2. Scalable Expertise Without Long-Term Overhead
You get CFO-level insight without the long-term commitment. This makes it easier for growing companies or lean teams to access deep financial expertise during busy or high-stakes periods. The support is focused, flexible, and tailored to your needs. You only pay for what you actually use.
3. Rapid Deployment During Time-Sensitive Deals
Deals move quickly, and delays can be costly. Fractional CFOs are accustomed to jumping in, sorting through complex data, and managing requests under pressure. They help keep things on track by staying organized and focused. This saves your internal team from getting overwhelmed.
4. Cross-Industry Knowledge and Deal Experience
Most Fractional CFOs have experience working with a diverse range of companies and deal types. Whether it’s a venture round, acquisition, or sale, they’ve likely seen something similar before. That kind of perspective, shaped by direct experience handling CFO responsibilities, helps them know what to expect and how to handle challenges as they come up.

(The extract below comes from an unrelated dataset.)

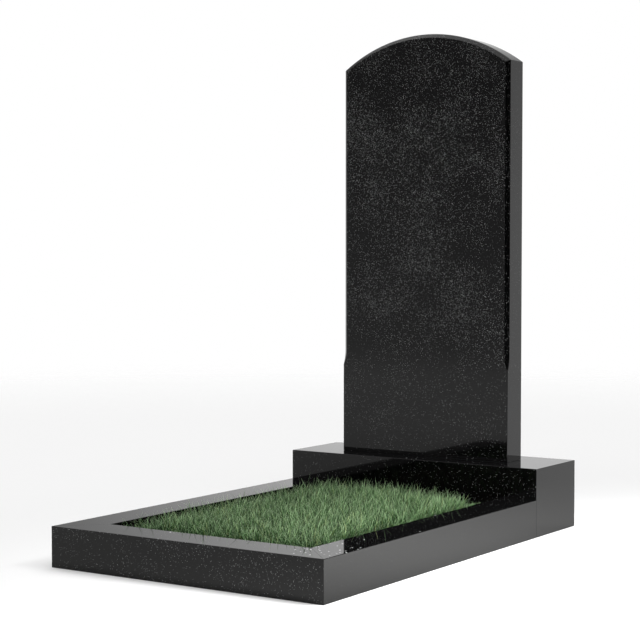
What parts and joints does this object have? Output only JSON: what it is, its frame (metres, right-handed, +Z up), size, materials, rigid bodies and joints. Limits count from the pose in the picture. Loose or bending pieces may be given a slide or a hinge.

5. Coordination With Legal and Advisory Teams
Due diligence and transaction support involve more than finance; they also include legal and tax teams. A Fractional CFO helps tie all these pieces together, making sure financial data is aligned with what the rest of the deal team needs. They handle document requests, clarify numbers, and reduce miscommunication. This makes the whole process smoother and less stressful for everyone involved.

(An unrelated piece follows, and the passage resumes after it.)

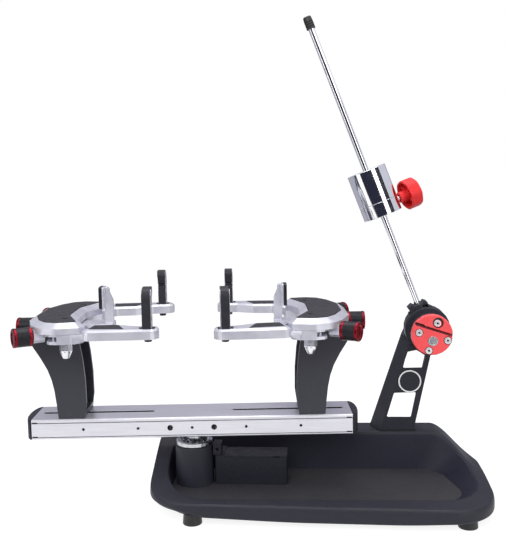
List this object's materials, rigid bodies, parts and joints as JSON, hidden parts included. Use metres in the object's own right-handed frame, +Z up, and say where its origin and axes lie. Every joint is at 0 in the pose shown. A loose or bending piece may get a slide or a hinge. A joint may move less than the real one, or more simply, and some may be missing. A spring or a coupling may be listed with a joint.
{
  "type": "racket stringing machine",
  "caption": "Drop-weight racket stringing machine with a turntable, adjustable racket mounts and a weighted tension bar.",
  "frame": {"origin": "middle of the machine's outline, on the surface that it stands on", "axes": "+Z up, +X towards the tension post at the right, -Y towards the operator"},
  "size_m": [0.7236, 0.2822, 0.751],
  "materials": {
    "tray": "black textured powder coat",
    "foot_rubber": "matte black",
    "black_plastic": "satin black",
    "steel": "plain bright steel",
    "chrome": "polished chrome",
    "red_plastic": "satin red",
    "red_metal": "red anodised",
    "beam_metal": "clear anodised",
    "tower_paint": "dark grey satin paint",
    "cast_metal": "polished casting",
    "pad": "charcoal, finely textured",
    "knob": "black grip between two red anodised rings"
  },
  "bodies": {
    "base": {"base_tray": "tray", "front_left_foot": "foot_rubber", "front_right_foot": "foot_rubber", "back_left_foot": "foot_rubber", "back_right_foot": "foot_rubber", "turntable_column": "tray", "turntable_ring": "steel", "turntable_bearing": "steel", "tool_box": "black_plastic", "brake_block": "black_plastic", "tension_post": "tray", "tension_axle": "steel"},
    "lid": {"tool_box_lid": "black_plastic"},
    "turntable": {"turntable_hub": "steel", "beam": "beam_metal", "left_beam_cap": "black_plastic", "right_beam_cap": "black_plastic"},
    "bar": {"bar_holder": "tray", "ratchet_housing": "tray", "drop_bar": "chrome", "bar_end_cap": "foot_rubber"},
    "weight": {"drop_weight": "chrome", "weight_collar": "chrome"},
    "weight_clamp": {"weight_knob": "red_plastic"},
    "gripper": {"gripper_plate": "red_metal"},
    "jaw": {"gripper_jaw": "red_metal"},
    "left_head": {"left_tower": "tower_paint", "left_clamp_bolt": "steel", "left_head_plate": "cast_metal", "left_head_pad": "pad", "left_front_pivot_bolt": "steel", "left_back_pivot_bolt": "steel"},
    "left_center": {"left_center_support": "cast_metal", "left_center_pad": "foot_rubber"},
    "left_center_adjuster": {"left_center_knob": "knob"},
    "left_front_arm_body": {"left_front_arm": "cast_metal", "left_front_arm_pad": "pad"},
    "left_front_support_body": {"left_front_side_support": "black_plastic"},
    "left_front_adjuster": {"left_front_knob": "knob"},
    "left_back_arm_body": {"left_back_arm": "cast_metal", "left_back_arm_pad": "pad"},
    "left_back_support_body": {"left_back_side_support": "black_plastic"},
    "left_back_adjuster": {"left_back_knob": "knob"},
    "right_head": {"right_tower": "tower_paint", "right_clamp_bolt": "steel", "right_head_plate": "cast_metal", "right_head_pad": "pad", "right_front_pivot_bolt": "steel", "right_back_pivot_bolt": "steel"},
    "right_center": {"right_center_support": "cast_metal", "right_center_pad": "foot_rubber"},
    "right_center_adjuster": {"right_center_knob": "knob"},
    "right_front_arm_body": {"right_front_arm": "cast_metal", "right_front_arm_pad": "pad"},
    "right_front_support_body": {"right_front_side_support": "black_plastic"},
    "right_front_adjuster": {"right_front_knob": "knob"},
    "right_back_arm_body": {"right_back_arm": "cast_metal", "right_back_arm_pad": "pad"},
    "right_back_support_body": {"right_back_side_support": "black_plastic"},
    "right_back_adjuster": {"right_back_knob": "knob"}
  },
  "joints": [
    {"name": "turntable_spin", "type": "hinge", "parent": "base", "child": "turntable", "pos_m": [-0.09021, 0, 0.109], "axis": [0, 0, 1], "continuous": true},
    {"name": "lid_hinge", "type": "hinge", "parent": "base", "child": "lid", "pos_m": [0.00579, 0.0302, 0.07], "axis": [-1, 0, 0], "range_deg": [0, 35]},
    {"name": "left_head_slide", "type": "slide", "parent": "turntable", "child": "left_head", "axis": [-0.9969, -0.0785, 0], "range_m": [-0.03, 0.038]},
    {"name": "left_center_slide", "type": "slide", "parent": "left_head", "child": "left_center", "axis": [-0.9969, -0.0785, 0], "range_m": [-0.018, 0.022]},
    {"name": "left_center_knob_turn", "type": "hinge", "parent": "left_head", "child": "left_center_adjuster", "pos_m": [-0.32947, -0.01883, 0.28325], "axis": [-0.9969, -0.0785, 0], "range_deg": [-1985, 1625]},
    {"name": "left_front_arm_swing", "type": "hinge", "parent": "left_head", "child": "left_front_arm_body", "pos_m": [-0.26436, -0.08142, 0.28235], "axis": [0, 0, -1], "range_deg": [-6, 7]},
    {"name": "left_front_support_slide", "type": "slide", "parent": "left_front_arm_body", "child": "left_front_support_body", "axis": [-0.9969, -0.0785, 0], "range_m": [-0.006, 0.009]},
    {"name": "left_front_knob_turn", "type": "hinge", "parent": "left_head", "child": "left_front_adjuster", "pos_m": [-0.30696, -0.10082, 0.28325], "axis": [-0.83, -0.5577, 0], "range_deg": [-275, 237]},
    {"name": "left_back_arm_swing", "type": "hinge", "parent": "left_head", "child": "left_back_arm_body", "pos_m": [-0.27495, 0.05317, 0.28235], "axis": [0, 0, 1], "range_deg": [-6, 7]},
    {"name": "left_back_support_slide", "type": "slide", "parent": "left_back_arm_body", "child": "left_back_support_body", "axis": [-0.9969, -0.0785, 0], "range_m": [-0.009, 0.005]},
    {"name": "left_back_knob_turn", "type": "hinge", "parent": "left_head", "child": "left_back_adjuster", "pos_m": [-0.32007, 0.06567, 0.28325], "axis": [-0.907, 0.421, 0], "range_deg": [-237, 275]},
    {"name": "right_head_slide", "type": "slide", "parent": "turntable", "child": "right_head", "axis": [0.9969, 0.0785, 0], "range_m": [-0.03, 0.038]},
    {"name": "right_center_slide", "type": "slide", "parent": "right_head", "child": "right_center", "axis": [0.9969, 0.0785, 0], "range_m": [-0.027, 0.013]},
    {"name": "right_center_knob_turn", "type": "hinge", "parent": "right_head", "child": "right_center_adjuster", "pos_m": [0.14905, 0.01883, 0.28325], "axis": [0.9969, 0.0785, 0], "range_deg": [-1175, 2435]},
    {"name": "right_front_arm_swing", "type": "hinge", "parent": "right_head", "child": "right_front_arm_body", "pos_m": [0.09453, -0.05317, 0.28235], "axis": [0, 0, 1], "range_deg": [-11, 2]},
    {"name": "right_front_support_slide", "type": "slide", "parent": "right_front_arm_body", "child": "right_front_support_body", "axis": [0.9863, 0.165, 0], "range_m": [-0.006, 0.009]},
    {"name": "right_front_knob_turn", "type": "hinge", "parent": "right_head", "child": "right_front_adjuster", "pos_m": [0.13965, -0.06567, 0.28325], "axis": [0.907, -0.421, 0], "range_deg": [-429, 83]},
    {"name": "right_back_arm_swing", "type": "hinge", "parent": "right_head", "child": "right_back_arm_body", "pos_m": [0.08394, 0.08142, 0.28235], "axis": [0, 0, -1], "range_deg": [-6, 7]},
    {"name": "right_back_support_slide", "type": "slide", "parent": "right_back_arm_body", "child": "right_back_support_body", "axis": [0.9969, 0.0785, 0], "range_m": [-0.009, 0.005]},
    {"name": "right_back_knob_turn", "type": "hinge", "parent": "right_head", "child": "right_back_adjuster", "pos_m": [0.12655, 0.10082, 0.28325], "axis": [0.83, 0.5577, 0], "range_deg": [-275, 237]},
    {"name": "bar_swing", "type": "hinge", "parent": "base", "child": "bar", "pos_m": [0.27669, 0.05, 0.2654], "axis": [0, 1, 0], "range_deg": [0, 115]},
    {"name": "weight_slide", "type": "slide", "parent": "bar", "child": "weight", "axis": [-0.3551, 0, 0.9348], "range_m": [-0.12, 0.23]},
    {"name": "weight_knob_turn", "type": "hinge", "parent": "weight", "child": "weight_clamp", "pos_m": [0.20354, 0.05, 0.45797], "axis": [0.8784, 0.342, 0.3337], "continuous": true},
    {"name": "gripper_turn", "type": "hinge", "parent": "bar", "child": "gripper", "pos_m": [0.27669, -0.007, 0.2654], "axis": [0, -1, 0], "range_deg": [0, 90]},
    {"name": "jaw_slide", "type": "slide", "parent": "gripper", "child": "jaw", "axis": [0.3074, 0, 0.9516], "range_m": [-0.0019, 0.0015]}
  ],
  "couplings": [
    {"joint": "left_center_knob_turn", "follows": "left_center_slide", "rad_per_m": -1570.8},
    {"joint": "left_front_knob_turn", "follows": "left_front_arm_swing", "ratio": -38.503},
    {"joint": "left_back_knob_turn", "follows": "left_back_arm_swing", "ratio": 38.503},
    {"joint": "right_center_knob_turn", "follows": "right_center_slide", "rad_per_m": -1570.8},
    {"joint": "right_front_knob_turn", "follows": "right_front_arm_swing", "ratio": 38.503},
    {"joint": "right_back_knob_turn", "follows": "right_back_arm_swing", "ratio": -38.503}
  ]
}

When to Engage a Fractional CFO for Due Diligence Support
There are several points during a deal, or even before one begins, when bringing in a Fractional CFO in due diligence support makes sense.
Pre-Transaction Planning
If you’re considering a sale or preparing to raise capital, it’s a smart time to hire a Fractional CFO. They can clean up your financial statements, organize documentation, and address any reporting gaps that could raise questions later. This groundwork helps you present your business in the best possible light when talks begin.
During Active Deal Negotiations
Once conversations are underway with buyers or investors, things can move quickly. A Fractional CFO supports your team by reviewing financial data shared externally, answering follow-up questions, and helping validate the assumptions behind your company’s valuation. Their involvement can help negotiations stay focused and credible.
After a Term Sheet or Letter of Intent
This is a key moment when speed and accuracy matter. A Fractional CFO can step in to lead the financial aspect of due diligence, coordinate closely with legal and tax advisors, and ensure that all requested documents and disclosures are handled in a timely manner. Their support helps keep the deal moving forward without delays.
During Internal Audits or Strategic Pivots
Even outside of a deal, Fractional CFOs can provide valuable support when your company is facing a significant shift. They’re often brought in during:
- Internal audits
- Budget restructuring
- Strategic planning efforts
Their fresh perspective helps identify financial risks and missed opportunities, providing leadership with clearer data for informed decision-making.
How to Find the Right Fractional CFO for Due Diligence Support
When you’re looking for help, here are some things to look for:
- Experience: Choose someone who has worked on mergers, acquisitions, or funding rounds. Bonus points if they’ve worked with VC-backed companies. This will help you know that they’re familiar with the pressures and details that come with deal-making.
- Industry knowledge: Someone who understands your specific sector will spot risks that others might miss. Their insight, aside from your financial knowledge as a CEO, helps tailor the due diligence process to what matters most in your market.
- References and outcomes: Ask about past work. What kinds of deals have they supported? What problems did they help solve? Hearing real examples will show how they handle challenges and deliver results.
- Working style: Make sure expectations are clear, and being on the same page from the start keeps the process smooth and avoids surprises later. Agree on:
- Timeline
- Deliverables
- Communication habits
Get Due Diligence Support From a Fractional CFO Now
If you’re preparing for a deal or reviewing your financials, Fractional CFOs can provide focused, flexible support. They bring experience in handling transactions, organizing reports, and making sure your numbers are accurate and easy to explain.
You don’t need to commit to a full-time hire to get this kind of help. They work with your team when needed, keep the process moving, and bring calm, experienced guidance to a high-pressure situation. Explore our Fractional CFO services today to learn more.
Due Diligence Support FAQs
Here are some of the commonly asked questions about due diligence support and Fractional CFOs:
How can Fractional CFOs improve post-due diligence integration?
They help monitor financial performance and facilitate smoother handoffs after a deal is closed. Their involvement keeps things organized and reduces the risk of missing details.
What are the common challenges Fractional CFOs face in due diligence support?
Limited access to internal data or unclear documentation can hinder progress. They work around this by asking targeted questions and focusing on what matters most to the deal.
Can they help early-stage startups?
Yes, they often work with early-stage companies to clean up financials, build models, and prepare materials for investors. Their support helps startups present more clearly and respond to questions with confidence.
Do they provide guidance or simply complete the work?
Fractional CFOs combine planning with execution, and they don’t just give recommendations and walk away. They work alongside your team to build reports, answer questions, and keep things moving.